Another objective was to express the importance of constructively engaging China into the existing world order. In fact, it was Prime Minister Hashimoto's intention to speak to the G7 members on the "desirability of letting China participate in the World Trade Organization (WTO)," according to the June 27th briefing. Although there was no commitment by the G7 members to admit China into the WTO, there was a veiled reference in the Communiqué to such a possibility based on certain conditionality: "In accordance with the rules of the World Trade Organization and on the basis of significant liberalization commitments, we support the accession of new members to the WTO."

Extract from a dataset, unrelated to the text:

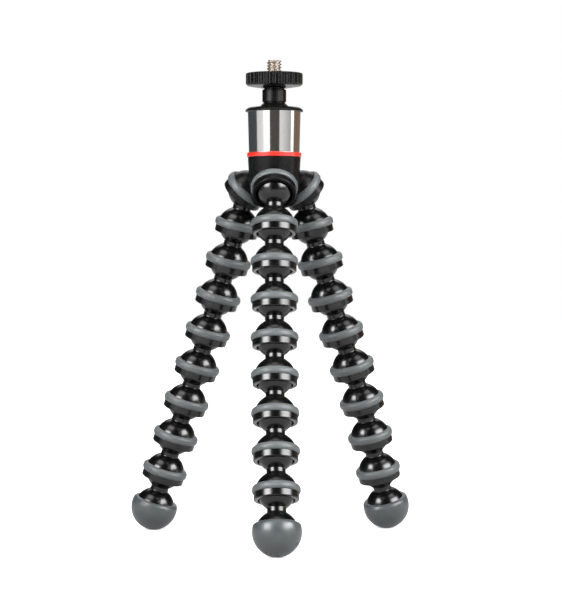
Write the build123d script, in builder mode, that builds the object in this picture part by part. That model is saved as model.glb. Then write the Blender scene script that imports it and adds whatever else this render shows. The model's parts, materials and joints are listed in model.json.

The Communique states that what must be achieved is "economic growth and a widely shared prosperity." Thus, Santer expressed no dissatisfaction with how the issue of employment was dealt with at this Summit. However, how such commitments towards solving the unemployment problem will be put into practice remains to be seen as this issue has been on the agenda for the EU for years without any serious improvement to the situation.
As in previous summits, the Russian Delegation did not participate in the drafting of the Economic Communique, however certain key issues were addressed without their interests in mind. Issues such as UN Reform, usually dealt with in Russian presence, and in the Political Communique, appeared earlier in the Economic Communique. Comments related to Economic Assistance to Russia were replaced by endorsements to deveploment of private enterprise.
Issues that were not addressed in the Economic Communique include; Russian participation in the economic portion of the G7, Russia's bid to join the OECD, and possible Russian membership in the WTO.
Much of the momentum for Russian objectives has been lost due to Yeltsin's personal absence at the Summit. Russian attention is mainly focused on it's domestic political situation.